Rather than ‘Ortonesque’, critics refer to it as ‘Kafkaesque’ – because of its links with the spiral of hopelessness of Joseph K in The Trial within the ‘corridors of power.’ However, this belies the effect of the humour (in both Loot and Death) that casts something like tolerance over the society it represents. It is humour shared by insiders, who have experienced those rituals and problems and continue to do so, without the threat to individual identity and the real hatred of the power of oppression that Kafka shows in his narrative.

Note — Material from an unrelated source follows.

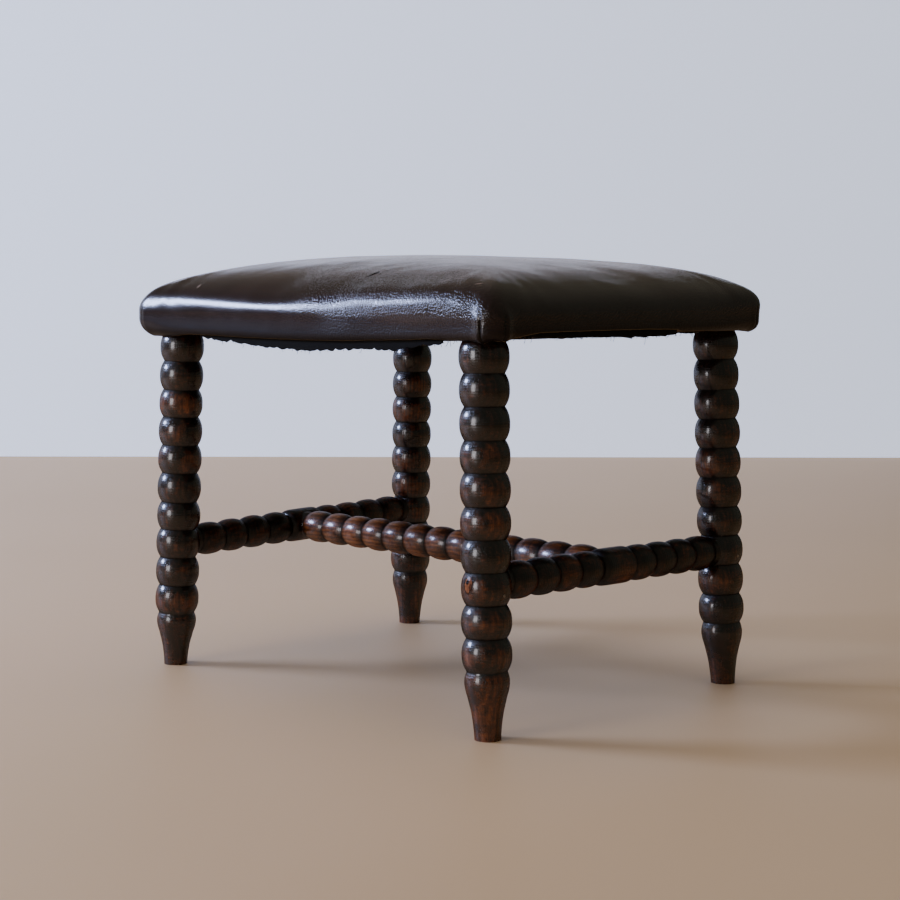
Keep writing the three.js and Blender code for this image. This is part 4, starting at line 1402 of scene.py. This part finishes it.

Alea had adapted a Kafka short tale early in his filmmaking (Una Confusión cotidiana (1950)). His biography demonstrates the wealth of influences in his work and these are visible even within this one work. Luis Buñuel is referenced and there is a surreal, absurdist sensibility running throughout. However, there is the silent comedy style (Mack Sennett is referred to) – and there is a direct hit on Harold Lloyd as the nephew attempts to escape a building via its high ledge and a large clock. The comedy is played with such sympathy (my limited reference palette wants to suggest ‘Chaplin’) – because of the way we are completely on the side of the little man, whilst laughing at some of his disasters. There is a wonderful moment when he is sent to the back of the queue, only to reach the front as the clock ticks onto five. The current ‘compañero’ dons jacket and disappears, refusing to stamp even one more sheet. I laughed at and with – Salvador Wood’s unassuming underdog was perfect, with all kinds of small nuances of expression and gesture that communicated exactly his response or emotion.
I’ll end with a reference to B. Ruby Rich’s review of the film in Jump Cut (22 May 1980) for a most comprehensive analysis of the film and its cultural context.